1. What is the infer Keyword?

1.1. Introduction

TypeScript provides several utility types. Commonly used ones include Record<Keys, Type> and Omit<Type, Keys>.

Among these is a utility type called ReturnType<Type>, which extracts the return type of a function. This utility type is specifically for extracting the return type of a function.

For clarity, let's refer to an example from the TS Handbook.

// type T0 = string
type T0 = ReturnType<() => string>;

// type T1 = number
type T1 = ReturnType<(s: string) => number>;

// type T2 = unknown
type T2 = ReturnType<<T>() => T>;

How does this magical utility type work? It operates using the infer keyword. The actual definition of ReturnType is as follows:

type ReturnType<T extends (...args: any) => any> = T extends (...args: any) => infer R ? R : any;

Breaking down this complex declaration, T is a function type and the return type is annotated with the infer keyword. This indicates that R is a type variable that will be assigned the inferred return type of T. Consequently, R becomes the return type of ReturnType.

Through this process, ReturnType becomes a utility type that infers the return type of a function and returns it.

1.2. Usage

The infer keyword must be used in conjunction with conditional types.
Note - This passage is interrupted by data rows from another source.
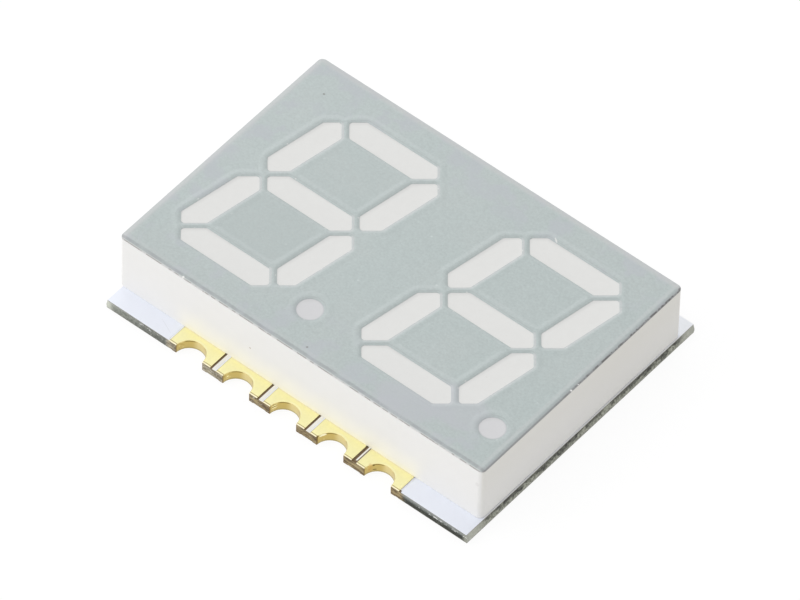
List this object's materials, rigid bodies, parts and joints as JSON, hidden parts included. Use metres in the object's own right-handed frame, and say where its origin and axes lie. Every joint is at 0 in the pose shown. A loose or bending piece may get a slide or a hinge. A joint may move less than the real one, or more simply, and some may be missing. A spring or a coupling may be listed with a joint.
{
  "type": "two-digit seven-segment LED display",
  "caption": "Surface-mount numeric display: slanted seven-segment digits with decimal points in a grey-faced white housing on a board with plated edge notches.",
  "frame": {"origin": "under the middle of the housing, on the plane of the solder lands' lower faces", "axes": "+X along the row of digits from left to right, +Y up the digits, +Z out of the viewing face"},
  "size_m": [0.0197, 0.0148, 0.0035],
  "materials": {
    "laminate": "matte",
    "solder_mask": "satin",
    "gold_plate": "satin",
    "housing": "satin",
    "face": "matte",
    "light_window": "satin",
    "led_die": "polished",
    "die_attach": "matte",
    "gold_wire": "polished"
  },
  "bodies": {
    "root": {"board_laminate": "laminate", "solder_mask_top": "solder_mask", "solder_mask_bottom": "solder_mask", "reflector_housing": "housing", "face_layer": "face", "terminal_1": "gold_plate", "terminal_2": "gold_plate", "terminal_3": "gold_plate", "terminal_4": "gold_plate", "terminal_5": "gold_plate", "terminal_6": "gold_plate", "terminal_7": "gold_plate", "terminal_8": "gold_plate", "terminal_9": "gold_plate", "terminal_10": "gold_plate", "copper_pads_left": "gold_plate", "die_attach_left": "die_attach", "bond_wires_left": "gold_wire", "led_die_left_a": "led_die", "light_window_left_a": "light_window", "led_die_left_b": "led_die", "light_window_left_b": "light_window", "led_die_left_c": "led_die", "light_window_left_c": "light_window", "led_die_left_d": "led_die", "light_window_left_d": "light_window", "led_die_left_e": "led_die", "light_window_left_e": "light_window", "led_die_left_f": "led_die", "light_window_left_f": "light_window", "led_die_left_g": "led_die", "light_window_left_g": "light_window", "led_die_left_point": "led_die", "light_window_left_point": "light_window", "copper_pads_right": "gold_plate", "die_attach_right": "die_attach", "bond_wires_right": "gold_wire", "led_die_right_a": "led_die", "light_window_right_a": "light_window", "led_die_right_b": "led_die", "light_window_right_b": "light_window", "led_die_right_c": "led_die", "light_window_right_c": "light_window", "led_die_right_d": "led_die", "light_window_right_d": "light_window", "led_die_right_e": "led_die", "light_window_right_e": "light_window", "led_die_right_f": "led_die", "light_window_right_f": "light_window", "led_die_right_g": "led_die", "light_window_right_g": "light_window", "led_die_right_point": "led_die", "light_window_right_point": "light_window"}
  },
  "joints": []
}
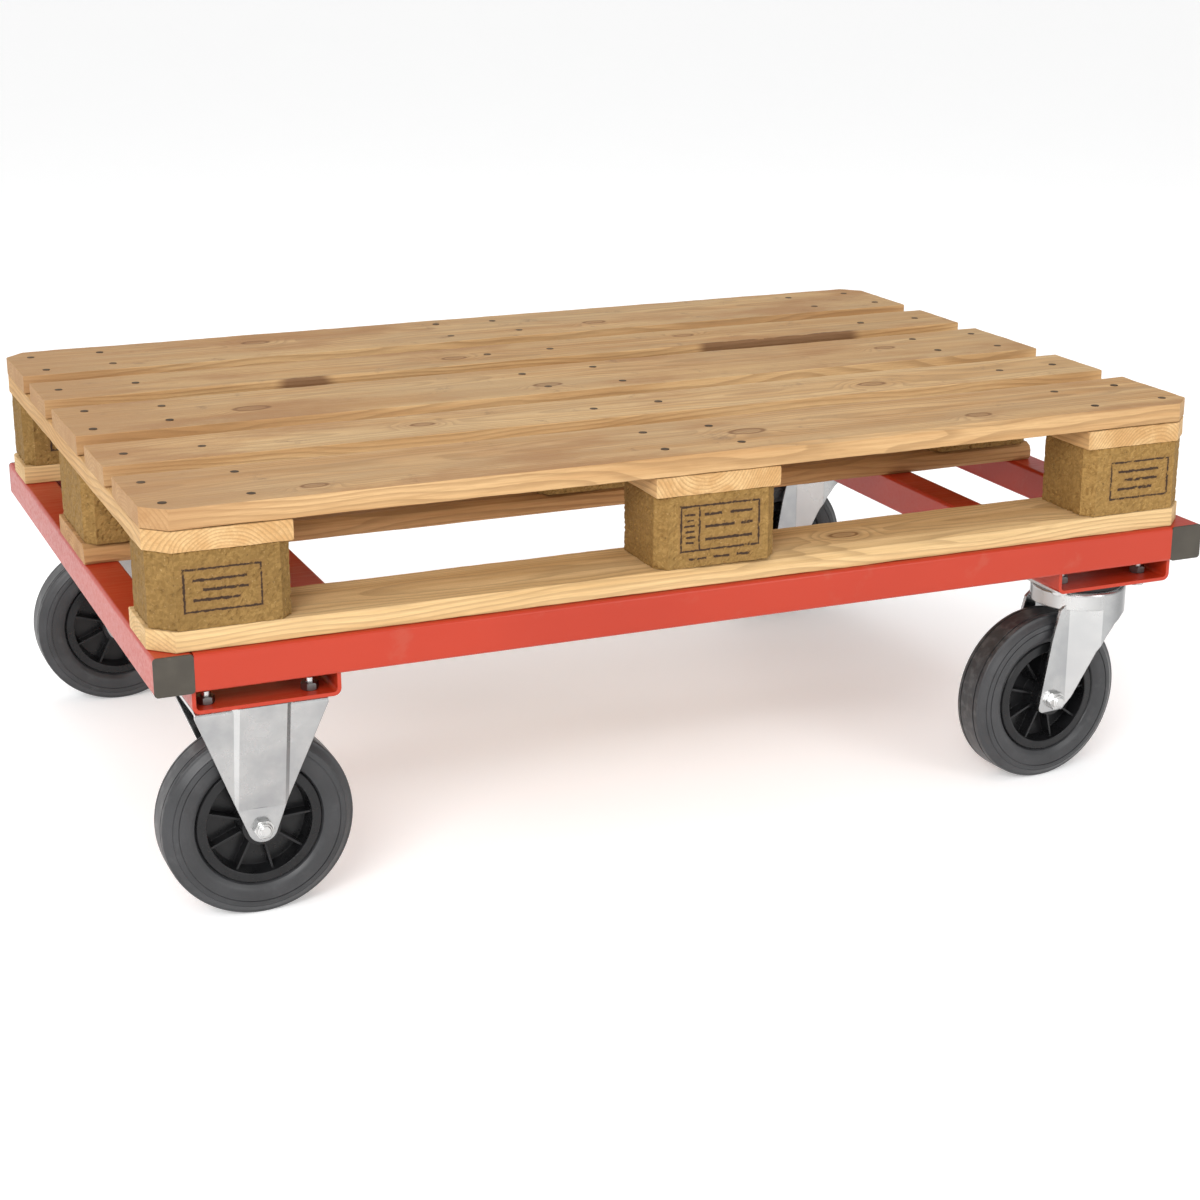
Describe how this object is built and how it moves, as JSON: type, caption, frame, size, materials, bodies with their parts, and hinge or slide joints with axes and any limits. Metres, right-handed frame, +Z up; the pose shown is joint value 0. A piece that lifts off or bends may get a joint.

Using it on its own would result in the following error message:

'infer' declarations are only permitted in the 'extends' clause of a conditional type.

In conditional types, you can use the infer keyword and type variables in places where you want TypeScript to perform inference.

Such inferred type variables may be referenced in the true branch of the conditional type.

TS Official Documentation, Conditional Types section

Type variables inferred with infer can only be used in the true branch of conditional types. Attempting to use them in the false branch will result in an error.

This is logical upon consideration. If type inference is possible via infer, it leads to the true branch; if not, it leads to the false branch. Consequently, it is necessary to use the type variables created through infer only in the true branch where type inference can be established.

// Works correctly.
type Element<T> = T extends (infer U)[] ? U : T;
// Cannot find name 'U'
type Element<T> = T extends (infer U)[] ? T : U;

In other cases, simply create the part you wish to infer using infer.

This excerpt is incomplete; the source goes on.